▶ [To be done]: Print again only this span: the line with "Write part 3", the line with "return merged(parts)", and all lines between them, exactly as given.

————————

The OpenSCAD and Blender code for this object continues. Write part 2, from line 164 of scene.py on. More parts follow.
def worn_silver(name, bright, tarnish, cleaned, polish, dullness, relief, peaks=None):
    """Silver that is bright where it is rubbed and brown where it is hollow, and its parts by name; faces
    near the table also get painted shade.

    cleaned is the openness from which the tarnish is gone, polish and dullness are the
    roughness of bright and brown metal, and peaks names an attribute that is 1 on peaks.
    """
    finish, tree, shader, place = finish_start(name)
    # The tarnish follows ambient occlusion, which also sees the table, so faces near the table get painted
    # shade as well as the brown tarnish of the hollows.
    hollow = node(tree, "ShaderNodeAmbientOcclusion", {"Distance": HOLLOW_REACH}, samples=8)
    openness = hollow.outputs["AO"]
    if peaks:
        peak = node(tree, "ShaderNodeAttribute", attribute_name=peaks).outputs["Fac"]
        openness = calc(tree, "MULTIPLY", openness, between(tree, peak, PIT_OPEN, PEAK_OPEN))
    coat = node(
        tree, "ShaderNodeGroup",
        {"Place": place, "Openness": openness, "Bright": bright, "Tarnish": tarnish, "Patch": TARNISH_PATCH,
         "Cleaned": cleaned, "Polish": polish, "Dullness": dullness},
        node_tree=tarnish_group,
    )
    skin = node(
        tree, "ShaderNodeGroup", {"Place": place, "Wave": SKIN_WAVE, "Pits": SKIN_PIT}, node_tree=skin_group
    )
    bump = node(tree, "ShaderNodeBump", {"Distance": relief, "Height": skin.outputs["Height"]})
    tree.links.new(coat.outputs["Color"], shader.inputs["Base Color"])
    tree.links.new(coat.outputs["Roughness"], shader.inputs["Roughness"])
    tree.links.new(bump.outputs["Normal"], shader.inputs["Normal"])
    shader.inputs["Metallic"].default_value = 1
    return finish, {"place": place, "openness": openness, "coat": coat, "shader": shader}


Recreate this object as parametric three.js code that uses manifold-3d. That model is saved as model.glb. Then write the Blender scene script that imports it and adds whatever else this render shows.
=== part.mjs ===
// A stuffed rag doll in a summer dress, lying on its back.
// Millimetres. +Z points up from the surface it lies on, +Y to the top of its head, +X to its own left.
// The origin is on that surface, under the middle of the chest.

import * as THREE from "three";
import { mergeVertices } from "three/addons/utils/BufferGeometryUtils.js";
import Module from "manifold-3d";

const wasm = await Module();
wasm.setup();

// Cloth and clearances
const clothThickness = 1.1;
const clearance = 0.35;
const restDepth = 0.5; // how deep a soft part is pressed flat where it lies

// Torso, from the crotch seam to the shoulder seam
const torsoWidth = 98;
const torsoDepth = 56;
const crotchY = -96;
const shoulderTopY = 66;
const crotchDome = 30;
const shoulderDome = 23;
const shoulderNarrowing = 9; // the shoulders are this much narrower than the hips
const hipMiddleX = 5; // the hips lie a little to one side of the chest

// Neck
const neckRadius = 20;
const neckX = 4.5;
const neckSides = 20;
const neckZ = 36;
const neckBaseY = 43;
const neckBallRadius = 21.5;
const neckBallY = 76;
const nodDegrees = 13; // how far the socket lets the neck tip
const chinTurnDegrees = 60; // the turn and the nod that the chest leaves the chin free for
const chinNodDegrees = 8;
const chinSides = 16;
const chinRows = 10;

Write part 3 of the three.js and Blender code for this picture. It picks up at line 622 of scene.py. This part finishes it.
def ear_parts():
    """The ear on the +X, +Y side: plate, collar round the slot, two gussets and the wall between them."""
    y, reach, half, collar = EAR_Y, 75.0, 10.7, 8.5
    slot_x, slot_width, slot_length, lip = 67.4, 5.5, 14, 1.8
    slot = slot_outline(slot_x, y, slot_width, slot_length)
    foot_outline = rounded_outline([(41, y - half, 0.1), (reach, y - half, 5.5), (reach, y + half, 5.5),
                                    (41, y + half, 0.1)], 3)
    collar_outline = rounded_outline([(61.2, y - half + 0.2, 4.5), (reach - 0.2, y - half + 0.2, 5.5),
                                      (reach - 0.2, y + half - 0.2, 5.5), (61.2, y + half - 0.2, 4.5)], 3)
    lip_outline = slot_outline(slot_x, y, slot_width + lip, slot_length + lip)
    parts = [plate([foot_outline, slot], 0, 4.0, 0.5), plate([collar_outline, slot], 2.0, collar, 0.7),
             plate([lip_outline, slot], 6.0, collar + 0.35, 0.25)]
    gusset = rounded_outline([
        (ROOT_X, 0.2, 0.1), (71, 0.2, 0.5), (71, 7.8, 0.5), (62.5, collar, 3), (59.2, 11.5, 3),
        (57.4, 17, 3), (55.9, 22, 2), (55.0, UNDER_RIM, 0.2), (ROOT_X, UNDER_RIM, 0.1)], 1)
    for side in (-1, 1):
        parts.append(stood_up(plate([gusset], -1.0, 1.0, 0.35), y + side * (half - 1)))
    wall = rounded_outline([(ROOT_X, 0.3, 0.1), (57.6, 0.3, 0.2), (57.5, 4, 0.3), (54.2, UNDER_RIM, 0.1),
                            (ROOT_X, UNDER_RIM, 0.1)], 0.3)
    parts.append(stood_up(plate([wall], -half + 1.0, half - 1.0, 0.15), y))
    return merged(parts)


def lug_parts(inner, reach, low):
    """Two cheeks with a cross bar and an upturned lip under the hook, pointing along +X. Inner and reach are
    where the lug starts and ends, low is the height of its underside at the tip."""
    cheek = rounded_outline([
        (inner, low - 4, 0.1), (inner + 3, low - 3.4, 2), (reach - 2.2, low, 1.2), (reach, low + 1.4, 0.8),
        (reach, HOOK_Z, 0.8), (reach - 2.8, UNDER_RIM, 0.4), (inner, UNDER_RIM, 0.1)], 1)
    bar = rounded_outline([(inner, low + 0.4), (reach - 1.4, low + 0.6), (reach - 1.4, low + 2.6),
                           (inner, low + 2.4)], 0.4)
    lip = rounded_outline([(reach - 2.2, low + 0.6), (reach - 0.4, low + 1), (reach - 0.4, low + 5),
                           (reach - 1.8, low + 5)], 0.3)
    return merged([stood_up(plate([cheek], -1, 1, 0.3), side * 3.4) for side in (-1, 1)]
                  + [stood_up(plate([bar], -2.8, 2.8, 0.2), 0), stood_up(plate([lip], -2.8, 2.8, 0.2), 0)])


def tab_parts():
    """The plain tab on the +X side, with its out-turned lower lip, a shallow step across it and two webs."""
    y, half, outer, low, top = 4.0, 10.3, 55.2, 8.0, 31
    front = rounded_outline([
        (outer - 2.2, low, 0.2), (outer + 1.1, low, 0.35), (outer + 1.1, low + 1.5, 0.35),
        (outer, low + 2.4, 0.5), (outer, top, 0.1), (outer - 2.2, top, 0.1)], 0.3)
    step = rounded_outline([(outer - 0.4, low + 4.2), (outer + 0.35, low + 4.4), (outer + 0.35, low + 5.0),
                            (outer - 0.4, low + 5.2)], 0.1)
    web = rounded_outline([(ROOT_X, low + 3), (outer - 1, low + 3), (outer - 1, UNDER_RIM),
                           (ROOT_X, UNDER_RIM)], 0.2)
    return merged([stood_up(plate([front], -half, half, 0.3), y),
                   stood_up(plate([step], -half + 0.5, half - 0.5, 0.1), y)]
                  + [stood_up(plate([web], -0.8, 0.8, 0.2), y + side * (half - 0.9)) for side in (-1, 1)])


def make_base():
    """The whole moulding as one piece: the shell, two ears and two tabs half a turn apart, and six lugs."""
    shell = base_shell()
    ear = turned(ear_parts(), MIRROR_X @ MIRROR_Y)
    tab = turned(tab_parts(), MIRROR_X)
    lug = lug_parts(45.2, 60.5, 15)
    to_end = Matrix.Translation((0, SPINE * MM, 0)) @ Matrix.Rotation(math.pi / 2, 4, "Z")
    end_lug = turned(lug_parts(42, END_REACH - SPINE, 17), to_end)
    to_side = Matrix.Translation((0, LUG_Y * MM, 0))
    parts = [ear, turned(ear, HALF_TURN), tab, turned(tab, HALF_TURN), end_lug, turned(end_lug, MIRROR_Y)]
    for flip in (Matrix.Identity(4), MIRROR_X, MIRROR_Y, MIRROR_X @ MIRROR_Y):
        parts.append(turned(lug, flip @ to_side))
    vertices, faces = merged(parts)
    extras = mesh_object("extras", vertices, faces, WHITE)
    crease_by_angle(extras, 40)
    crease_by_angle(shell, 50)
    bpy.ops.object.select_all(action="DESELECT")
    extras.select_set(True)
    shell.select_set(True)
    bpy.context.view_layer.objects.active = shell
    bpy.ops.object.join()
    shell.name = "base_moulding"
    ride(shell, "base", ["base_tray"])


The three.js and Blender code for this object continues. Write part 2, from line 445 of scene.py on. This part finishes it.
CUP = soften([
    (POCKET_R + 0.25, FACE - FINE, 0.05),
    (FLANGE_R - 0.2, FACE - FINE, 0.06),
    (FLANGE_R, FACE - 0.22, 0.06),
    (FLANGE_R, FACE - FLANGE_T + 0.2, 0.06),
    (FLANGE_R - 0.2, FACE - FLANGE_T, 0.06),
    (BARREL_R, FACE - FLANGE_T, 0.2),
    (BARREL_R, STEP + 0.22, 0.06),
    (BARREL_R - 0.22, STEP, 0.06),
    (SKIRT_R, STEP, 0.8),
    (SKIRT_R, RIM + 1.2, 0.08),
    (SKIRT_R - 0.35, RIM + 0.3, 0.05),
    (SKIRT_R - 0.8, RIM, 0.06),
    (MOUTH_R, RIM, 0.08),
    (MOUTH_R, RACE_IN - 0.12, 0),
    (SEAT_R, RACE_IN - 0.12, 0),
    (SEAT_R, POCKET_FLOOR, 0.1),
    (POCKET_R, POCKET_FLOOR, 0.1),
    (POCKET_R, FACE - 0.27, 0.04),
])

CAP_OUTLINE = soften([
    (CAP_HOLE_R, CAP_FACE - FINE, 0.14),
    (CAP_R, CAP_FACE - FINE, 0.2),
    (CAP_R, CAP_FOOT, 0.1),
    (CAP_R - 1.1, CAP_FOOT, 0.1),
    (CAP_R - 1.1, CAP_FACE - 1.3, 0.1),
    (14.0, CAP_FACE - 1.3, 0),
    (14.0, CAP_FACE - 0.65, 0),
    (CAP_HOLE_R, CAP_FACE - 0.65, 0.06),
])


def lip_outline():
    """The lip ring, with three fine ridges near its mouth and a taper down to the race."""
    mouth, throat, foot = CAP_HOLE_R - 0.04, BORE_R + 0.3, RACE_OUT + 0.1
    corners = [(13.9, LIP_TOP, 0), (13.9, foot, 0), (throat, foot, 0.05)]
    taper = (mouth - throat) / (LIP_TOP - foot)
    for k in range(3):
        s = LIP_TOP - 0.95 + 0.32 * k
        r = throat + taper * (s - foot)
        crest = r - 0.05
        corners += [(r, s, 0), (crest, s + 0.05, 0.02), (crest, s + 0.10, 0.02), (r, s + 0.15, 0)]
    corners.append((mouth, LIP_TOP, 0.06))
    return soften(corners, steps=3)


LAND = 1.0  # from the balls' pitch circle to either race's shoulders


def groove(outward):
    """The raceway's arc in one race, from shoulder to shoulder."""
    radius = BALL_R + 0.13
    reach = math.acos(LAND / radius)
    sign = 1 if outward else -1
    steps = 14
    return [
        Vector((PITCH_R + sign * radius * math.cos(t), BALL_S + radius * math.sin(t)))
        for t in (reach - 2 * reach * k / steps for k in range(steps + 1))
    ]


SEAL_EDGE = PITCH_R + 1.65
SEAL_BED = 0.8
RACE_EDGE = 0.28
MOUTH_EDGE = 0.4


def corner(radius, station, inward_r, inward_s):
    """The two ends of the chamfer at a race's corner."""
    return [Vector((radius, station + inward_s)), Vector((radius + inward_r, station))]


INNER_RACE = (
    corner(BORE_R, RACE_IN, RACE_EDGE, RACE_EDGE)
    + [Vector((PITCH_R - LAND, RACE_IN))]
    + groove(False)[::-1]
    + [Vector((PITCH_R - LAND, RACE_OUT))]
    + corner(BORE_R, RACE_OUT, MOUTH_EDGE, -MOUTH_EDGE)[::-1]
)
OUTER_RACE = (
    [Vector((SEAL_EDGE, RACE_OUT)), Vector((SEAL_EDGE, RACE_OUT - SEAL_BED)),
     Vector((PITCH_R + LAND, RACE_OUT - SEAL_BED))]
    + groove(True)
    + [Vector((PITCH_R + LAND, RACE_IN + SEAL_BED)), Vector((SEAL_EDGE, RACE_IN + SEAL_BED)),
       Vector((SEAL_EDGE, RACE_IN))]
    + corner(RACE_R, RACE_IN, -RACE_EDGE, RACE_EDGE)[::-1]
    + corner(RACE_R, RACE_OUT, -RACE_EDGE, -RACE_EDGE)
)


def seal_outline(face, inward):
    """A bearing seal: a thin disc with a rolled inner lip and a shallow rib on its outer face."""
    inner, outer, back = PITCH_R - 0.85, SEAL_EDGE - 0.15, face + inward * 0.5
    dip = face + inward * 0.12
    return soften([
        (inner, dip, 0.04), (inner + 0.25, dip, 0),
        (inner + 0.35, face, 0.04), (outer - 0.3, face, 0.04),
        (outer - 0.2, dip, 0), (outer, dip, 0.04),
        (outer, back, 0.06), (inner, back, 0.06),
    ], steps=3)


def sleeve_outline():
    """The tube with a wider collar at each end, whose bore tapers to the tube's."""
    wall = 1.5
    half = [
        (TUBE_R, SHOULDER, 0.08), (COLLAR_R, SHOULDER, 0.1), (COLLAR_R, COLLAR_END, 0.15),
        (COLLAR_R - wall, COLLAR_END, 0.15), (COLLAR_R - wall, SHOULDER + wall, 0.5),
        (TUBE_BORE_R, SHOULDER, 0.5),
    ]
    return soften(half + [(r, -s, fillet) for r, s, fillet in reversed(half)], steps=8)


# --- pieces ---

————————

▶ [Solved problem]:
Write part 3 of the three.js and Blender code for this picture. It picks up at line 622 of scene.py. This part finishes it.
def ear_parts():
    """The ear on the +X, +Y side: plate, collar round the slot, two gussets and the wall between them."""
    y, reach, half, collar = EAR_Y, 75.0, 10.7, 8.5
    slot_x, slot_width, slot_length, lip = 67.4, 5.5, 14, 1.8
    slot = slot_outline(slot_x, y, slot_width, slot_length)
    foot_outline = rounded_outline([(41, y - half, 0.1), (reach, y - half, 5.5), (reach, y + half, 5.5),
                                    (41, y + half, 0.1)], 3)
    collar_outline = rounded_outline([(61.2, y - half + 0.2, 4.5), (reach - 0.2, y - half + 0.2, 5.5),
                                      (reach - 0.2, y + half - 0.2, 5.5), (61.2, y + half - 0.2, 4.5)], 3)
    lip_outline = slot_outline(slot_x, y, slot_width + lip, slot_length + lip)
    parts = [plate([foot_outline, slot], 0, 4.0, 0.5), plate([collar_outline, slot], 2.0, collar, 0.7),
             plate([lip_outline, slot], 6.0, collar + 0.35, 0.25)]
    gusset = rounded_outline([
        (ROOT_X, 0.2, 0.1), (71, 0.2, 0.5), (71, 7.8, 0.5), (62.5, collar, 3), (59.2, 11.5, 3),
        (57.4, 17, 3), (55.9, 22, 2), (55.0, UNDER_RIM, 0.2), (ROOT_X, UNDER_RIM, 0.1)], 1)
    for side in (-1, 1):
        parts.append(stood_up(plate([gusset], -1.0, 1.0, 0.35), y + side * (half - 1)))
    wall = rounded_outline([(ROOT_X, 0.3, 0.1), (57.6, 0.3, 0.2), (57.5, 4, 0.3), (54.2, UNDER_RIM, 0.1),
                            (ROOT_X, UNDER_RIM, 0.1)], 0.3)
    parts.append(stood_up(plate([wall], -half + 1.0, half - 1.0, 0.15), y))
    return merged(parts)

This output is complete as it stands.